#### [PROBLEM TO SOLVE]
Quote the lines exactly, starting with the line that contains "pin = cyl(LEVER_R, LEVER_OUT" and ending with the line that contains "obj.matrix_world = world", and leave out all other lines.

#### [WORKING DATA]
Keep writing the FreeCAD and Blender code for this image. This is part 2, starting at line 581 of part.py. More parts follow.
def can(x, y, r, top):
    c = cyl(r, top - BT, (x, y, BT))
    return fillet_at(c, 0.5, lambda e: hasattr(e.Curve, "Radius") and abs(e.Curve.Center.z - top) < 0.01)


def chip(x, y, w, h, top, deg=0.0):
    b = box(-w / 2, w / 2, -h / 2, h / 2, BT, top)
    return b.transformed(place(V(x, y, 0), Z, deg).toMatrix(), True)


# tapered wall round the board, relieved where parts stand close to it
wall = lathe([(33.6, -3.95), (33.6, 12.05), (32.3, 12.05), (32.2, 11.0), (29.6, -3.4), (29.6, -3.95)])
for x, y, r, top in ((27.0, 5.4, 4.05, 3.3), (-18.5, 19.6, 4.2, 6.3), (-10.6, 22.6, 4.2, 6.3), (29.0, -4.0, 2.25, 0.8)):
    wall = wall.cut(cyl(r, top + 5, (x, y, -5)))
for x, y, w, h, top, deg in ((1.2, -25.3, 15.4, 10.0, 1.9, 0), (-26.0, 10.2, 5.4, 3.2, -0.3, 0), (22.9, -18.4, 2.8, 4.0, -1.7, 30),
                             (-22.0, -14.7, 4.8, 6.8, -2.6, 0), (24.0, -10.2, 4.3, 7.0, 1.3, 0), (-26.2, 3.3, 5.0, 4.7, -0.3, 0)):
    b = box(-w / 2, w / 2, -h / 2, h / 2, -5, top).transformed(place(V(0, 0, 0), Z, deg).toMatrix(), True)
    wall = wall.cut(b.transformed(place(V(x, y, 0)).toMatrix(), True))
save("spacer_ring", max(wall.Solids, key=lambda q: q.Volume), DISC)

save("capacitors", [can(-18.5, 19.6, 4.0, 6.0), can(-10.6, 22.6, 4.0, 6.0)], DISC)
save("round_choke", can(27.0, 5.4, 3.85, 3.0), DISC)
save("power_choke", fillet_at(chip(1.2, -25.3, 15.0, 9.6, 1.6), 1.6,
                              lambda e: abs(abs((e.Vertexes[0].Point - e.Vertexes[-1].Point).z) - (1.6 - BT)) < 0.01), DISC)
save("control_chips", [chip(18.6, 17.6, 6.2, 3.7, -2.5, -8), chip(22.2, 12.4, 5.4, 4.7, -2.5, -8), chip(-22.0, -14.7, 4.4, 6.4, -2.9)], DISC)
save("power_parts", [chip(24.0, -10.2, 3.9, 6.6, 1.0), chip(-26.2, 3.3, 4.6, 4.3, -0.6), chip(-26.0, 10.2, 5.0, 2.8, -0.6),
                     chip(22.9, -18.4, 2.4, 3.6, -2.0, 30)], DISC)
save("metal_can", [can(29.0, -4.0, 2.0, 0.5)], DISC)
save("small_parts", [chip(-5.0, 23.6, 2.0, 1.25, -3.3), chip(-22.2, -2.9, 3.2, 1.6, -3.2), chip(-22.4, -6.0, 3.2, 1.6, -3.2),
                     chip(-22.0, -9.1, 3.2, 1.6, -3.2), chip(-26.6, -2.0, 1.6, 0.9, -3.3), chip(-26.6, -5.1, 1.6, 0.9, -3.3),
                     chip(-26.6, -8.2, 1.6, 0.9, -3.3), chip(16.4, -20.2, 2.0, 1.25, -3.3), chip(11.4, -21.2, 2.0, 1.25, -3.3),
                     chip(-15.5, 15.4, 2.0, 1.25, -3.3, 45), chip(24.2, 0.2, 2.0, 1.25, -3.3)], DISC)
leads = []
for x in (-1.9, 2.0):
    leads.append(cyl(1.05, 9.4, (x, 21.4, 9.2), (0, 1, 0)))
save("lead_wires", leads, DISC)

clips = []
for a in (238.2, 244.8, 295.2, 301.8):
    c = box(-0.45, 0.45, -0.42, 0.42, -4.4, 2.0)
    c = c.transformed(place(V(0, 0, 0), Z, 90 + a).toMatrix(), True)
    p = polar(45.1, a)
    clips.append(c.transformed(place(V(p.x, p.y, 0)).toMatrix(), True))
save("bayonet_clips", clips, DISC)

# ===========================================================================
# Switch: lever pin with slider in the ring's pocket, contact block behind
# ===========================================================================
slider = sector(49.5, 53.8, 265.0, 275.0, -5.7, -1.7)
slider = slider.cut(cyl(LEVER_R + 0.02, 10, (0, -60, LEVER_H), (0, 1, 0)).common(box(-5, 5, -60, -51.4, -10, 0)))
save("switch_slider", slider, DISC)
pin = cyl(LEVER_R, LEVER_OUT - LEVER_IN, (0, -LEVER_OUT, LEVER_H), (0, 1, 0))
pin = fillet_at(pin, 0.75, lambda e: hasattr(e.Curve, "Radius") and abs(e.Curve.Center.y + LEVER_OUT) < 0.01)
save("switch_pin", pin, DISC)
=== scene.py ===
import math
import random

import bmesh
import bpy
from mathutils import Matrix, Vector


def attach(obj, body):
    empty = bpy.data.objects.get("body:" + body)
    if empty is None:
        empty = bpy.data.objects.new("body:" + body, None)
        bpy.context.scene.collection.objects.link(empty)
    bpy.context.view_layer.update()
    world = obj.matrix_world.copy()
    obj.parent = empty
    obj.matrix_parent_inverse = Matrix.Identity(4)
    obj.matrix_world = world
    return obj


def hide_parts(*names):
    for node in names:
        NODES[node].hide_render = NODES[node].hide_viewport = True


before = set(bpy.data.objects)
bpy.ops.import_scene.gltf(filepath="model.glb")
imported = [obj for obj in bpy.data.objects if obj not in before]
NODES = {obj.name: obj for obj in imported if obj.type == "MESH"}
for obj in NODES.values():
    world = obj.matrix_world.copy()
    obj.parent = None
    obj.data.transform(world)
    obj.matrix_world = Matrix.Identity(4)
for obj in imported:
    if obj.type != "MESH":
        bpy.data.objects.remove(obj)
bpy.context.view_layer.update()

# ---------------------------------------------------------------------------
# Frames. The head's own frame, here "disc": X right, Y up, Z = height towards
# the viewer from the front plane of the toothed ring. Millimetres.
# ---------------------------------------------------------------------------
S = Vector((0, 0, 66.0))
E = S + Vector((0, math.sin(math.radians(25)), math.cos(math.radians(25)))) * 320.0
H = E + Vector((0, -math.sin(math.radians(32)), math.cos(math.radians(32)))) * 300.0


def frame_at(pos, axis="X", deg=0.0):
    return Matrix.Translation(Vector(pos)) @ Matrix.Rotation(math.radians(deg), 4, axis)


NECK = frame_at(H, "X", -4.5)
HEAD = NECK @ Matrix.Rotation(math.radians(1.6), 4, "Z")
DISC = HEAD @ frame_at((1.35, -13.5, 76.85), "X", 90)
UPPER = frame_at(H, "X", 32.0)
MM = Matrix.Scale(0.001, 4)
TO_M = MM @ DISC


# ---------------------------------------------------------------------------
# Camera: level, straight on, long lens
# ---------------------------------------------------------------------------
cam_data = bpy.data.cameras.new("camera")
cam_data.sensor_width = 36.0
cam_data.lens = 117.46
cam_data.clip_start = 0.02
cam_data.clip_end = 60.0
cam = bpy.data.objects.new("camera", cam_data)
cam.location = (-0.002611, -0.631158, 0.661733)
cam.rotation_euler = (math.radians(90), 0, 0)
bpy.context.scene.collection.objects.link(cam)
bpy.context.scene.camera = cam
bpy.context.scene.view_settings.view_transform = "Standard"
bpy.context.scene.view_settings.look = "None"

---

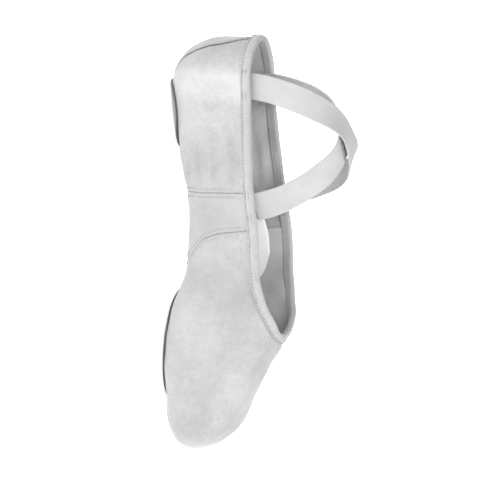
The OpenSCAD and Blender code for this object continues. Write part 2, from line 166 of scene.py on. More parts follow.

* * *

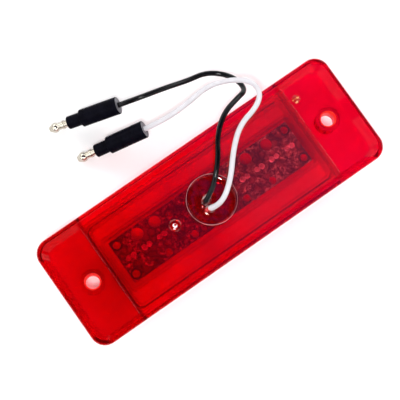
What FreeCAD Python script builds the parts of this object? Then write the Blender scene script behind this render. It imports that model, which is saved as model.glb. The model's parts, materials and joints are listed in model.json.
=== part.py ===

#### [FULL SOLUTION]
pin = cyl(LEVER_R, LEVER_OUT - LEVER_IN, (0, -LEVER_OUT, LEVER_H), (0, 1, 0))
pin = fillet_at(pin, 0.75, lambda e: hasattr(e.Curve, "Radius") and abs(e.Curve.Center.y + LEVER_OUT) < 0.01)
save("switch_pin", pin, DISC)
=== scene.py ===
import math
import random

import bmesh
import bpy
from mathutils import Matrix, Vector


def attach(obj, body):
    empty = bpy.data.objects.get("body:" + body)
    if empty is None:
        empty = bpy.data.objects.new("body:" + body, None)
        bpy.context.scene.collection.objects.link(empty)
    bpy.context.view_layer.update()
    world = obj.matrix_world.copy()
    obj.parent = empty
    obj.matrix_parent_inverse = Matrix.Identity(4)
    obj.matrix_world = world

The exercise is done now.